● RECORDS FOR THIS TASK
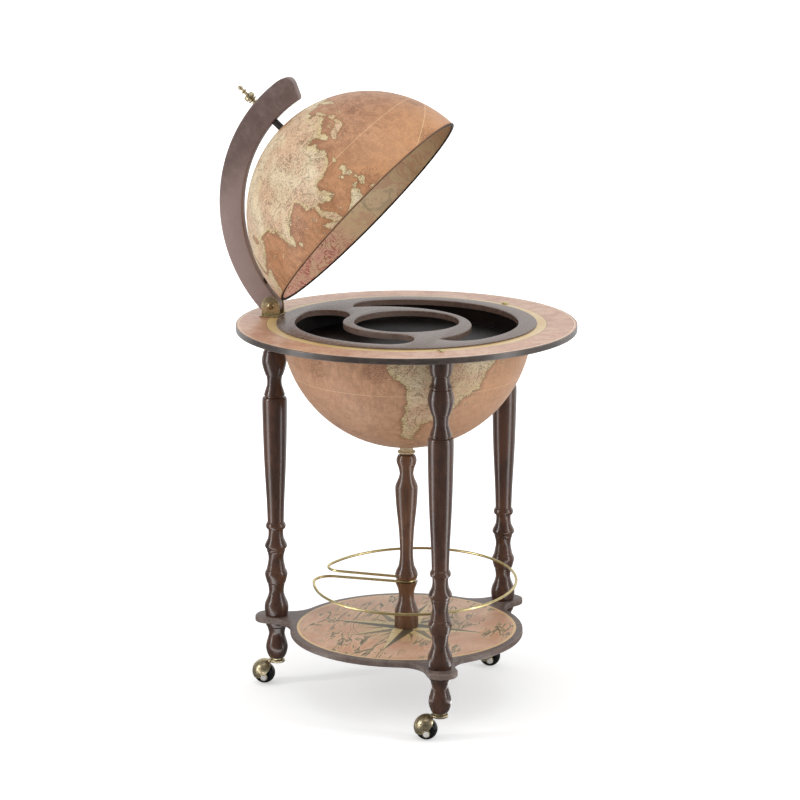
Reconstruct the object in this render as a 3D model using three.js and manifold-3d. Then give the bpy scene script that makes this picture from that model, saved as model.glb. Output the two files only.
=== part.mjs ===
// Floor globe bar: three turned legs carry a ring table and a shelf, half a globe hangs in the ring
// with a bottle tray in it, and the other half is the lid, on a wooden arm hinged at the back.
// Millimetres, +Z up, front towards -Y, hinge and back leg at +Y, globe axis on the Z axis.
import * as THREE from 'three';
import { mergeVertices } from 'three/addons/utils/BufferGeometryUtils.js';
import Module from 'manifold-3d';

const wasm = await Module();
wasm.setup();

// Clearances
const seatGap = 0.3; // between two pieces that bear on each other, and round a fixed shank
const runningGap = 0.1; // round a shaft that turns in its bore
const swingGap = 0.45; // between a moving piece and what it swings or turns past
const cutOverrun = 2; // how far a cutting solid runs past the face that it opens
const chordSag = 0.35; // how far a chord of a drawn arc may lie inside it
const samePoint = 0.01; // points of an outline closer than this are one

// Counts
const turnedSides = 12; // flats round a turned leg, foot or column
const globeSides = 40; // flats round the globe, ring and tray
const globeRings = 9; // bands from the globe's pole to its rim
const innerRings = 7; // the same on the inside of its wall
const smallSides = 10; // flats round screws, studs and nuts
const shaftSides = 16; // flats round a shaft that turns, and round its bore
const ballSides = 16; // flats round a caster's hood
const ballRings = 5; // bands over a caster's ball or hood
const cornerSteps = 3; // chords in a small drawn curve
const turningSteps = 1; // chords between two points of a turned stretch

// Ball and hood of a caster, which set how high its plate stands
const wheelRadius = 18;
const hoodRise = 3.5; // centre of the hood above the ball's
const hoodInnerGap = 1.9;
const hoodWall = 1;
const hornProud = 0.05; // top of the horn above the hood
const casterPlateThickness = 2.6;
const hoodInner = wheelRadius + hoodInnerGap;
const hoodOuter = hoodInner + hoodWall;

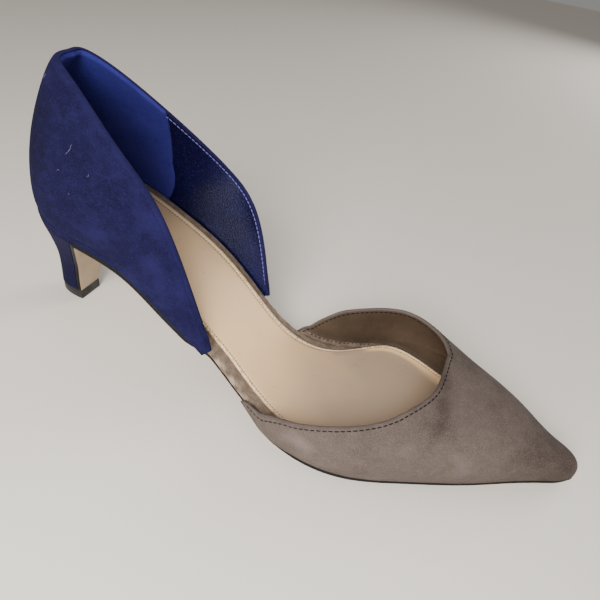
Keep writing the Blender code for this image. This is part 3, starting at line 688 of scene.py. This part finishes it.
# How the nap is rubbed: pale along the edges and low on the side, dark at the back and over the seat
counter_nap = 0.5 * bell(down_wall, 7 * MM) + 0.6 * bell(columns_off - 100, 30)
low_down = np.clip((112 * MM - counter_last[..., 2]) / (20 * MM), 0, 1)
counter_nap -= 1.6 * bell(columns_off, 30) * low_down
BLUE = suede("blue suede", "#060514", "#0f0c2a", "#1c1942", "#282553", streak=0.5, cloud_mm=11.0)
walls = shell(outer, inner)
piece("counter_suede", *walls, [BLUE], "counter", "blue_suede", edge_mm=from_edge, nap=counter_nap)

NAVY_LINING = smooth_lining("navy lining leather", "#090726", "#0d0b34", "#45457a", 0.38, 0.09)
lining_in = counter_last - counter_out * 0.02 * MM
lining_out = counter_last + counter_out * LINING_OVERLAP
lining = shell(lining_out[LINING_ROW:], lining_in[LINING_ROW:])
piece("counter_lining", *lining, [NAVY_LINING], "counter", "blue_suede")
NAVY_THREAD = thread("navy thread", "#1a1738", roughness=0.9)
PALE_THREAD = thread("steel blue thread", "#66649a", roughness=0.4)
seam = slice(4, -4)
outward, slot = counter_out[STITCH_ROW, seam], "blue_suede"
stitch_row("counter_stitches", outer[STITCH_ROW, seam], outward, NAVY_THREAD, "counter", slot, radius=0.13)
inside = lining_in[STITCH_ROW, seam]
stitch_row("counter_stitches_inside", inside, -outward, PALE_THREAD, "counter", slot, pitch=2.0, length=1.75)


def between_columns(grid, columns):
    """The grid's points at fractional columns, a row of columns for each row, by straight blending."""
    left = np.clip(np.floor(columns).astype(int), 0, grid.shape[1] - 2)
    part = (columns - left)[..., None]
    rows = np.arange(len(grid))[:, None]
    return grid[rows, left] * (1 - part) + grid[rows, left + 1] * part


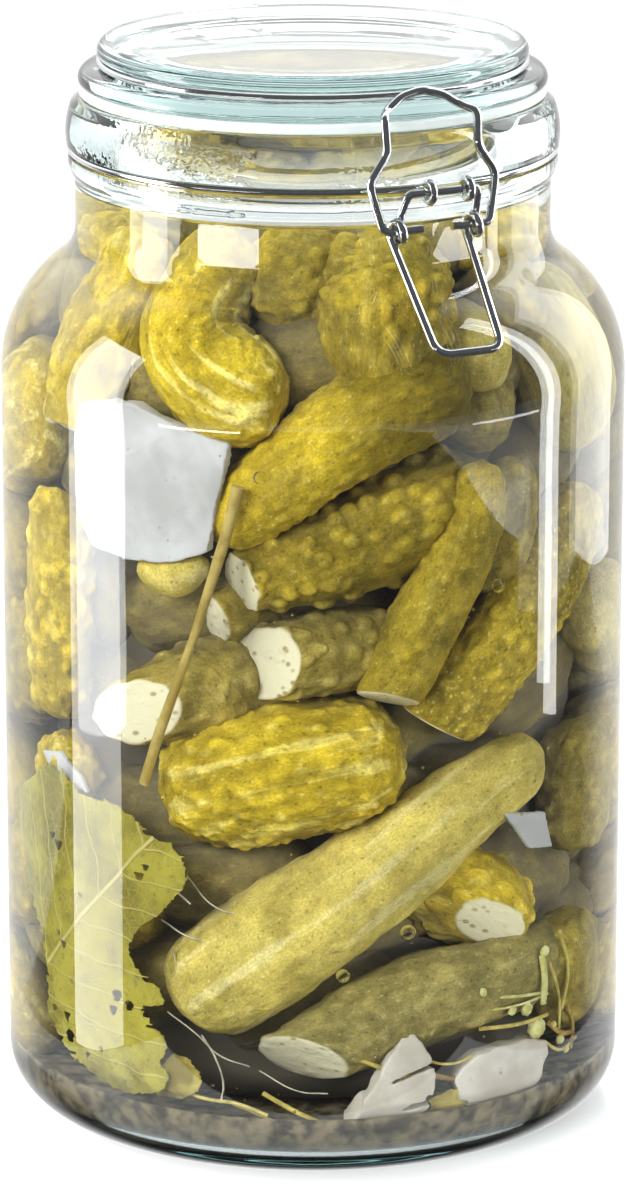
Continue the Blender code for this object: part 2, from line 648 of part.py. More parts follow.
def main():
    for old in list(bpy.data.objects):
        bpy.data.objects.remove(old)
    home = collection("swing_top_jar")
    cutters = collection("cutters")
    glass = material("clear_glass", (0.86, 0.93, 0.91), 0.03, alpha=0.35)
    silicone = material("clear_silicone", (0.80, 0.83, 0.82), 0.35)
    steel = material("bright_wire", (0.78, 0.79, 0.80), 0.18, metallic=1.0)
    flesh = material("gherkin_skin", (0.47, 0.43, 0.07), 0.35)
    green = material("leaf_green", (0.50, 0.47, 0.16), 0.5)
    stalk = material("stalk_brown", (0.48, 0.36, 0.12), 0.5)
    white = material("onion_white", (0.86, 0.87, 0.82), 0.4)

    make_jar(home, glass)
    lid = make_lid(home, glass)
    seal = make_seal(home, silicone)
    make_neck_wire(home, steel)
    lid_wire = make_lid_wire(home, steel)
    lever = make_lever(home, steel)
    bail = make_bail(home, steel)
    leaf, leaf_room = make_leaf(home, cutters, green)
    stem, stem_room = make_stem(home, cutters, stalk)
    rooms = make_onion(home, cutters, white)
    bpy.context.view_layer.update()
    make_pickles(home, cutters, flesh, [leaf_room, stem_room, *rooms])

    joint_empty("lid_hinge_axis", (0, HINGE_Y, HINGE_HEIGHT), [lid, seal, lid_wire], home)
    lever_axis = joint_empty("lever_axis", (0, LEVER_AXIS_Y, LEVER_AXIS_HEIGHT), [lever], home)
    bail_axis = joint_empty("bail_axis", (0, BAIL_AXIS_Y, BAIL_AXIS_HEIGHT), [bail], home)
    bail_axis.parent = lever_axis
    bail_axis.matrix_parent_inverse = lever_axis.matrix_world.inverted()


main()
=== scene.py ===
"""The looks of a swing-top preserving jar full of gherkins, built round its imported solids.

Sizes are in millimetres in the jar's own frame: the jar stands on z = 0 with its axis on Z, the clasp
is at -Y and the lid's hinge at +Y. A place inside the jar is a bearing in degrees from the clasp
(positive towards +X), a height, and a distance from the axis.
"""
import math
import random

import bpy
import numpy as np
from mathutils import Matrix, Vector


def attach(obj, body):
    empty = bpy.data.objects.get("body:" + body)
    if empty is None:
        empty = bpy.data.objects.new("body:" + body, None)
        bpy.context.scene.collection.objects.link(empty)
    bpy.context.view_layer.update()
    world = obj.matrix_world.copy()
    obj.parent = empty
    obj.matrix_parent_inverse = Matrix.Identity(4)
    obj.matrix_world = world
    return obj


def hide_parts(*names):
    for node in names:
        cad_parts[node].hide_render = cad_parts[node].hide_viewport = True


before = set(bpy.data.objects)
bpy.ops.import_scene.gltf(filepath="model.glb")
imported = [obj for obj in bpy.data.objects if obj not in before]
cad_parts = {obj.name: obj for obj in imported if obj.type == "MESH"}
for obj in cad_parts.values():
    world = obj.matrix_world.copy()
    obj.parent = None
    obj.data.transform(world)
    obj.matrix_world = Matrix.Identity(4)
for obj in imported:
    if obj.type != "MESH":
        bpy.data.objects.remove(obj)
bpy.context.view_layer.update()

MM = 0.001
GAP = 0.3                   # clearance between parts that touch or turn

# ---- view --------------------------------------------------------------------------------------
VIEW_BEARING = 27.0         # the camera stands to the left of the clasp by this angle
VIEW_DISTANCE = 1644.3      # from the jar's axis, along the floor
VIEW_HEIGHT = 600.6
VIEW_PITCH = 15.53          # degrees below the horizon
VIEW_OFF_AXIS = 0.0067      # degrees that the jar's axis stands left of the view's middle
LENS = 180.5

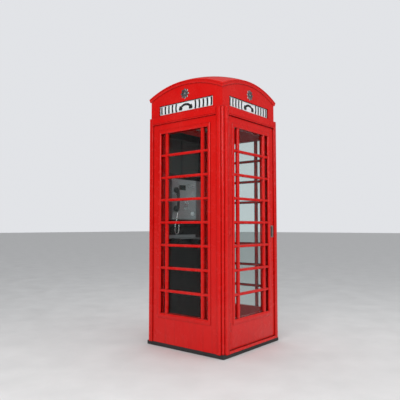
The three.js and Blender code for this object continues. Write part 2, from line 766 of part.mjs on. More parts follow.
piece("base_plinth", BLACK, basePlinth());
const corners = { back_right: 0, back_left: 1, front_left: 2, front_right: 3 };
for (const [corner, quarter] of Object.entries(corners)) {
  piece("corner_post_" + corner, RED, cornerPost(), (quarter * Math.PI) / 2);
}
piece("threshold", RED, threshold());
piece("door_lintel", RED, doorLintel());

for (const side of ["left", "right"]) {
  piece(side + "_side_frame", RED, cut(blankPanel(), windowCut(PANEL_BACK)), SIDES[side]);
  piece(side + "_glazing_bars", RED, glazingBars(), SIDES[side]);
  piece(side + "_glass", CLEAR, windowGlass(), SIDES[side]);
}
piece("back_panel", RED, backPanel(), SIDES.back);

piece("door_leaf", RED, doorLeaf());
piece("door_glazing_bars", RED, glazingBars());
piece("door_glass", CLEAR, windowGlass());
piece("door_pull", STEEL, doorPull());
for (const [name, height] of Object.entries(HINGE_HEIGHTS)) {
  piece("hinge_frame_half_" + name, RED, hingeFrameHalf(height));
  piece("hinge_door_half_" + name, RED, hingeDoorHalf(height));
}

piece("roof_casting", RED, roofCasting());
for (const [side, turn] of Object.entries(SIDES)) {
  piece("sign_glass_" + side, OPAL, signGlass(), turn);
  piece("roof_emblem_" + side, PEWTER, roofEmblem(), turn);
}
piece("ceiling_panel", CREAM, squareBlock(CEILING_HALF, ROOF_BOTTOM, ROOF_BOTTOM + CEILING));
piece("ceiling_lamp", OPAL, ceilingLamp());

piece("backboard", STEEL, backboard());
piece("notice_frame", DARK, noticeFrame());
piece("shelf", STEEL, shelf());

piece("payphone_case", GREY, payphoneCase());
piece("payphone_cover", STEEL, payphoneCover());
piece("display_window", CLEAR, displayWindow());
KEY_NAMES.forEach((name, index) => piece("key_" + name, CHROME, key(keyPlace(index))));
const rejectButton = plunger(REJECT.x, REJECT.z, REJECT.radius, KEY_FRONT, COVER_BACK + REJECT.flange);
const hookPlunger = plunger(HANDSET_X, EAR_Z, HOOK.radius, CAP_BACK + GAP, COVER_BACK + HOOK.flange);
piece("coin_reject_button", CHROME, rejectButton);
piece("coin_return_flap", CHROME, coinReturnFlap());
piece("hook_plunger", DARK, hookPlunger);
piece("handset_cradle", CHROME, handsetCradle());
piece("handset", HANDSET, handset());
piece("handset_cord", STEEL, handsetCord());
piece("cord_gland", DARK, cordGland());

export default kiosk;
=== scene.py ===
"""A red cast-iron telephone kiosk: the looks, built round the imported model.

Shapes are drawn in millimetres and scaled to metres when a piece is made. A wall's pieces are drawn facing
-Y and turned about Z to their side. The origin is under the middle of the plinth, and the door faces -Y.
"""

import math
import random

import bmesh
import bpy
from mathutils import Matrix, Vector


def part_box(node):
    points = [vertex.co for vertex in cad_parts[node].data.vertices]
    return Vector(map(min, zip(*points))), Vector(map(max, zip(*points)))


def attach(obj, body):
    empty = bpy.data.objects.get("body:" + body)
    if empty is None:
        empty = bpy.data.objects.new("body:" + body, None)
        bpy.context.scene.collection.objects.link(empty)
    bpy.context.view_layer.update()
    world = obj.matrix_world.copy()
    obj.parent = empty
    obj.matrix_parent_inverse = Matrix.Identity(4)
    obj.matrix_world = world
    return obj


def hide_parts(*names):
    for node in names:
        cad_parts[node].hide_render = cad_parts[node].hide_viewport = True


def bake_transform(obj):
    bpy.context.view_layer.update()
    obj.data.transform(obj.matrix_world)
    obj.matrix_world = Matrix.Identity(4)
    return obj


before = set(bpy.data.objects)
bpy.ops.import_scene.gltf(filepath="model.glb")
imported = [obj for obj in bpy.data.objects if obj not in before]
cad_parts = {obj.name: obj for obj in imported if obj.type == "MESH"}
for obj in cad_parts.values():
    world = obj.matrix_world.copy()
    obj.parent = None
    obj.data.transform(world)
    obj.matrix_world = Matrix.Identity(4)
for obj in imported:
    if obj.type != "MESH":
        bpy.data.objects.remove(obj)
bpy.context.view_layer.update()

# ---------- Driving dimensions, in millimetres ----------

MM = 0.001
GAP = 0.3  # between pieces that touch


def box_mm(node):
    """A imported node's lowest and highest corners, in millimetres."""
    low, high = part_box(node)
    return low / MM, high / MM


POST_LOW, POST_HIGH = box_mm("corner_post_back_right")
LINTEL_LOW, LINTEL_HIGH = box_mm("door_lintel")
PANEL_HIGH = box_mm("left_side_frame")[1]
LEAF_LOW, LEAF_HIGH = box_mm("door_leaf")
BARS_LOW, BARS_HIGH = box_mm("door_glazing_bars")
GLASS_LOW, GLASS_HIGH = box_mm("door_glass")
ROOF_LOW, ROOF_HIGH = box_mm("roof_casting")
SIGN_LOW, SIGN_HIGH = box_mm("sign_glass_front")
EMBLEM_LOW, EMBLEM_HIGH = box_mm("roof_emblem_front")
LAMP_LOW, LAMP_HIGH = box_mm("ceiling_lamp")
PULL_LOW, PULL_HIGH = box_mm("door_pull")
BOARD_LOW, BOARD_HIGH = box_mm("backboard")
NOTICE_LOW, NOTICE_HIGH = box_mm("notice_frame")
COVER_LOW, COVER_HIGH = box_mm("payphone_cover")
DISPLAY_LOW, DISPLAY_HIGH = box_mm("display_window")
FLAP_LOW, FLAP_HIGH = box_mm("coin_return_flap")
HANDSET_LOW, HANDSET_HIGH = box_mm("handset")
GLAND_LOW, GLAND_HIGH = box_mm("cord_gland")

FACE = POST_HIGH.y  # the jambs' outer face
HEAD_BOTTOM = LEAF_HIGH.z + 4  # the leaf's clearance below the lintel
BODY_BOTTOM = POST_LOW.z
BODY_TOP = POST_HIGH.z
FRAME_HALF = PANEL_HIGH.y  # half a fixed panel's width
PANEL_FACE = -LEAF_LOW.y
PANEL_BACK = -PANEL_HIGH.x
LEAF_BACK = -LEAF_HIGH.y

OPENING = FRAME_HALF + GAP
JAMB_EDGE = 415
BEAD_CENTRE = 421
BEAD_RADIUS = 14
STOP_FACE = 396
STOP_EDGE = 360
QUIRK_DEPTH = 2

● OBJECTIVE
Copy every line of the data that holds the string "model".

● RESULT OF THIS TASK
Reconstruct the object in this render as a 3D model using three.js and manifold-3d. Then give the bpy scene script that makes this picture from that model, saved as model.glb. Output the two files only.
bpy.ops.import_scene.gltf(filepath="model.glb")
"""A red cast-iron telephone kiosk: the looks, built round the imported model.
bpy.ops.import_scene.gltf(filepath="model.glb")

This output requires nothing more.